Monday, January 09, 2006

Losing our heads over bogus claims

By Dennis Byrne

Chicago Tribune, January 9, 2006

It might make a good horror movie: global avian flu meets global warming. Sort of like King Kong meets Godzilla.

We are warned that at least one of these global catastrophes surely will get us. Likely both. On this, we have the word of the infallible: scientists, journalists and activists whose jobs are to knock ignorance and complacency out of us. The only question is which threat will get us first: a worldwide influenza pandemic spread by birds, or Earth flambe brought on by America's greedy refusal to cut greenhouse gases.

Maybe the flu and global warming alarms are warranted. But notwithstanding claims of certitude by our minders, how is a public, made skeptical by so many false warnings and promises, to know if they are right? Can we trust every warning, or promise of a cure, that's made?

Let's ask the renowned South Korean scientist Hwang Woo Suk, who created, with a hyperventilating media, a worldwide sensation by fabricating tailored embryonic stem cells that were supposed to cure, well, just about everything. Or maybe we shouldn't bother him; he's momentarily busy dodging convincing charges that his pioneering "successes" were fake.

This one is on science, because Hwang's work was "peer reviewed," giving it the scientific stamp of approval. But the media don't entirely escape blame; they went wild publishing the claims, as they have typically hyped every supposed "advance" in embryonic stem cell research. In fact, there are few of them and, worse, the media have more or less irresponsibly ignored the more tangible and substantial advances by less controversial "adult" stem cell therapy.

So whom can we trust?

Maybe this can help. It's time for 2005's "Biggest Science Reporting Flubs," awarded by the Statistical Assessment Service at George Mason University. STATS is a Washington-based think tank that tracks scientifically misleading myths and rumors and annually highlights the worst examples the media inflict on the public. They are:

1. Meth mania: The media's flipping out over "America's most dangerous drug" is challenged by research showing that methamphetamine use among high school students has declined 28 percent in the last five years, that meth users only slightly outnumber crack users and that meth addicts recover at the same rate as other drug addicts.
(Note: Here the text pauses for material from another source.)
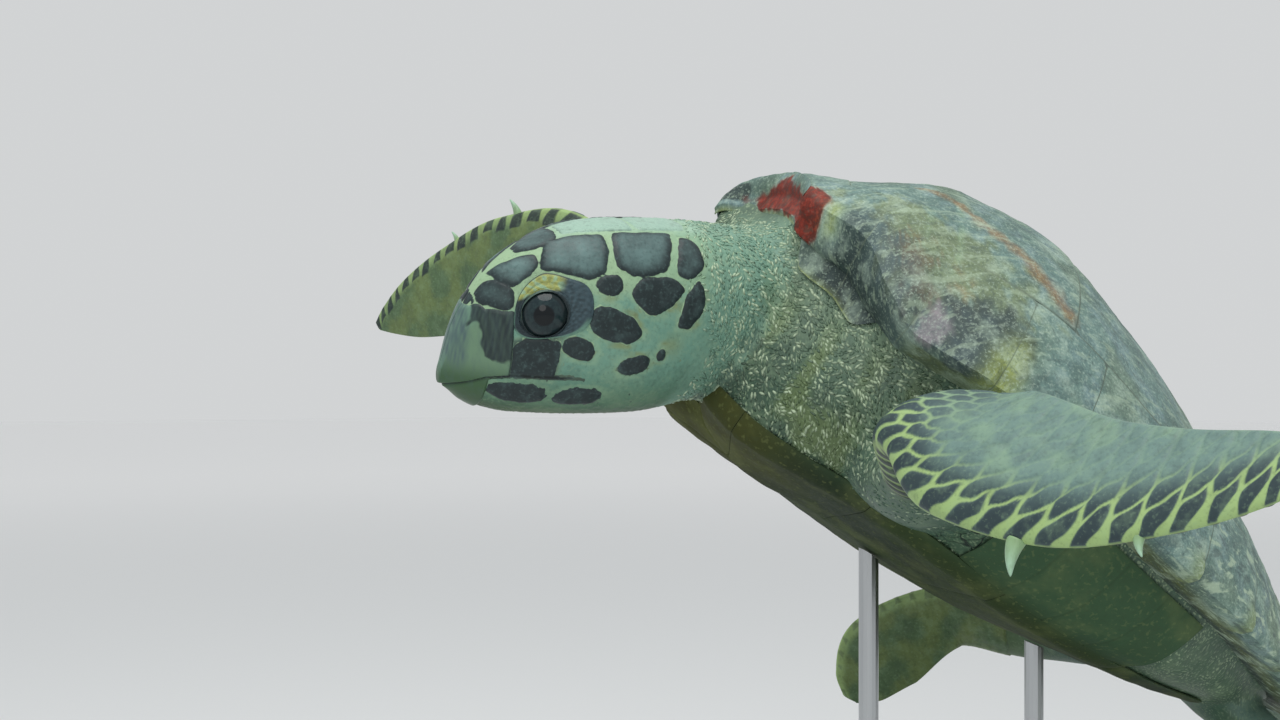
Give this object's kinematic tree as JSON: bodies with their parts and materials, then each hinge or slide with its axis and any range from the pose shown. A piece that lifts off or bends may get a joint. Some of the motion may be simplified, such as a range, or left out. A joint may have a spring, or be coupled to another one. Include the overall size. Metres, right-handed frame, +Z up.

2. Poison popcorn: ABC's "Good Morning America" blew it with its "exclusive" investigation claiming that the Food and Drug Administration has opened a probe into the supposed cancer risks of a chemical whose presence is three times the recommended FDA levels in popcorn bags, fast-food boxes and candy wrappers. But there's no FDA investigation, the agency doesn't have recommended levels and such chemicals are not considered unsafe. Oops.

3. Gender-bending babies: USA Today reported a study that allegedly linked phthalates--a family of chemicals that make plastic flexible--to deformities in male infants. After the report panicked parents nationwide, an expert government panel was unable to validate the "findings." The media, of course, ignored the report.
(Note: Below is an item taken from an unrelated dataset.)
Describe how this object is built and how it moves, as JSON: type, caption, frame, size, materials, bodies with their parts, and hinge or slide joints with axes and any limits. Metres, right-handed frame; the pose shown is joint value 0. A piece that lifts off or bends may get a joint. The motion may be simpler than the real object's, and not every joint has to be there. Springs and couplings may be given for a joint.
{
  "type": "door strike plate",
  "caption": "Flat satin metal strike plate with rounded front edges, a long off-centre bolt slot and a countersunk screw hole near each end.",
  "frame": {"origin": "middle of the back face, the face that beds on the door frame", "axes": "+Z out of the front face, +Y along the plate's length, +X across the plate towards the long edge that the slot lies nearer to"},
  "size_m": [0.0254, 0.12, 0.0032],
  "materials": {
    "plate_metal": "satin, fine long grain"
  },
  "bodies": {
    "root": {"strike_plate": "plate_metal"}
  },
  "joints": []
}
4. Dazed and confused teens: A new "identity disorder" has descended on teens increasingly using drugs, booze and sex to escape reality, proclaimed The New York Times. Except that a University of Michigan long-term study found teens actually are doing less of the bad behaviors.

5. French fry fright: A California lawsuit demanding McDonald's and Frito-Lay warn consumers that their products contain acrylamide, allegedly linked to cancer and birth defects, inspired a wave of media hysteria. Which overlooked a major study that found that acrylamide might lower, not raise, cancer rates.

6. Toothpaste terror: Supermarkets began pulling toothpaste off their shelves after panicky reports that an anti-bacterial ingredient in it could lead to depression, liver problems and cancer. The American Dental Society responded that the effect occurred experimentally only when the ingredient was placed in pure form in very hot and heavily chlorinated water.

7. Media gorge on obesity. "The Centers for Disease Control and Prevention released a report suggesting that a little extra weight may not always be dangerous--which the media trumpeted as proof that the `food police' were dieting us to death. But some of the results were statistically insignificant, and even the CDC didn't claim they were conclusive."

It's not my contention that the number of misreported or overly hyped warnings outnumber the legitimate ones. But how many are too many?